Surat Al-Kahfi Ayat 61
فَلَمَّا بَلَغَا مَجْمَعَ بَيْنِهِمَا نَسِيَا حُوتَهُمَا فَاتَّخَذَ سَبِيلَهُ فِي الْبَحْرِ سَرَبًا
Artinya: Maka tatkala mereka sampai ke pertemuan dua buah laut itu, mereka lalai akan ikannya, lalu ikan itu melompat mengambil jalannya ke laut itu.
Penafsiran Ikan dalam Al-Kahfi Ayat 61
Di dalam ayat ini, Allah menceritakan bahwa setelah Nabi Musa dan Yusya sampai ke pertemuan dua laut, mereka berhenti. Akan tetapi mereka tidak tahu bahwa tempat itulah yang harus dituju. Sebab, Allah tidak memberi tahu dengan pasti tempat itu. Hanya saja Allah memberi petunjuk ketika ditanya oleh Nabi Musa sebelum berangkat, sebagaimana sabda Rasul saw ketika menceritakan pertanyaan Nabi Musa itu :
Ya Tuhanku, bagaimana saya dapat menemukannya? Allah berfirman, “Bawalah seekor ikan dan masukkan pada sebuah kampil, manakala ikan itu hilang, di situlah tempatnya.” (Riwayat al-Bukhari dari Ubay bin Ka’ab).
“Maka tatkala mereka sampai ke pertemuan dua buah laut itu”. Yakni keduanya sampai di suatu tempat yang menjadi tujuan keduanya beristirahat di tempat mereka akan bertemu dengan Khidir- (mereka lalai akan ikannya) yakni lalai kepada ikannya dan tidak diketahui ke mana perginya dan Allah menjadikan kehilangan ikan itu sebagai pertanda akan bersua dengan orang yang dicarinya. (Tafsir Munir Marah Labid, Bandung; Algasindo, 2018)
“Lalu ikan itu melompat mengambil jalannya ke laut itu)”. Yakni ikan itu hidup kembali berkat sejuknya air dari mata air itu yang mengenai dirinya, dan ikan bergerak di dalam keranjangnya lalu melompat dan menceburkan dirinya ke dalam laut. Lalu, ikan mengambil jalannya di laut itu dengan cara yang menakjubkan, yaitu menempuh jalan seperti terowongan. Menurut suatu pendapat disebutkan bahwa murid Musa mencuci ikannya yang penuh dengan garam. Tiba-tiba ikannya bergerak dan hidup, lalu masuk ke dalam laut.

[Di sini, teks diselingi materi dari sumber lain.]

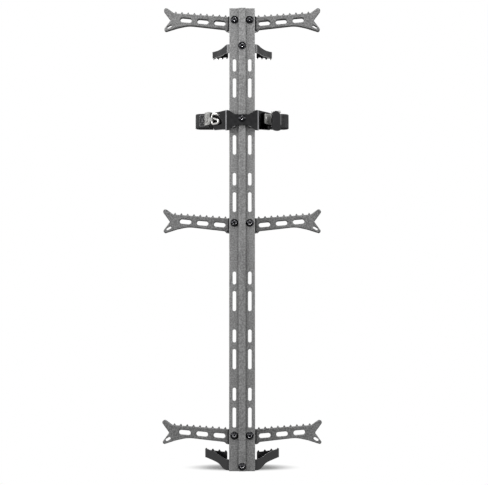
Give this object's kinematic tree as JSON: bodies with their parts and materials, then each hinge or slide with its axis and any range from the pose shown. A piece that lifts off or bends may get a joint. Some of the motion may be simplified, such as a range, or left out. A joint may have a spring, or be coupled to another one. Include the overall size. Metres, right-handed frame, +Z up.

Pendapat ulama tafsir berbeda-beda tentang makna ‘mereka (berdua) lupa ikan mereka’. Ada yang berpendapat bahwa Yusya’ lupa membawanya setelah mereka beristirahat di suatu tempat dan Nabi Musa sendiri lupa mengingatkannya. Ada juga yang berpendapat bahwa Yusya’ lupa menceritakan ihwal ikan yang dilihatnya mencebur ke laut. Namun di sini Allah menisbatkan kelupaan kepada mereka berdua padahal yang lupa adalah Yusya’. (M. Quraish Shihab, Jakarta: Lentera Hati, 2002)
Kisah Nabi Musa dan Ikan
Di atas sebuah batu besar di tempat itu, Nabi Musa dan muridnya merasa mengantuk dan lelah. Keduanya pun tertidur dan lupa pada ikannya. Ketika itu, ikan yang ada dalam kampil tersebut hidup kembali dan menggelepar-gelepar, lalu keluar dan meluncur menuju laut. Padahal kampil waktu itu ada di tangan Yusya. Kejadian ini, yaitu ikan mati menjadi hidup kembali, merupakan mukjizat bagi Nabi Musa AS. Setelah bangun tidur, mereka pun melanjutkan perjalanan. Yusya pun lupa tidak menceritakan kepada Nabi Musa kejadian yang aneh tentang ikan yang sudah mati hidup kembali.
Ikan sebelah ini kemudian membelah air laut dan belahan tersebut tidak bisa kembali lagi. Inilah ayat Allah yang sangat menakjubkan. Ikan ini memberikan persaksian bahwa tidak ada yang mustahil bagi Allah SWT untuk menghidupkan kembali makhlukNya yang telah mati sekaligus mematahkan logika teori dan ilmu yang tak masuk akal bagi manusia karena ilmu yang ada pada makhluk-Nya pun adalah sedikit dari karunia Allah SWT.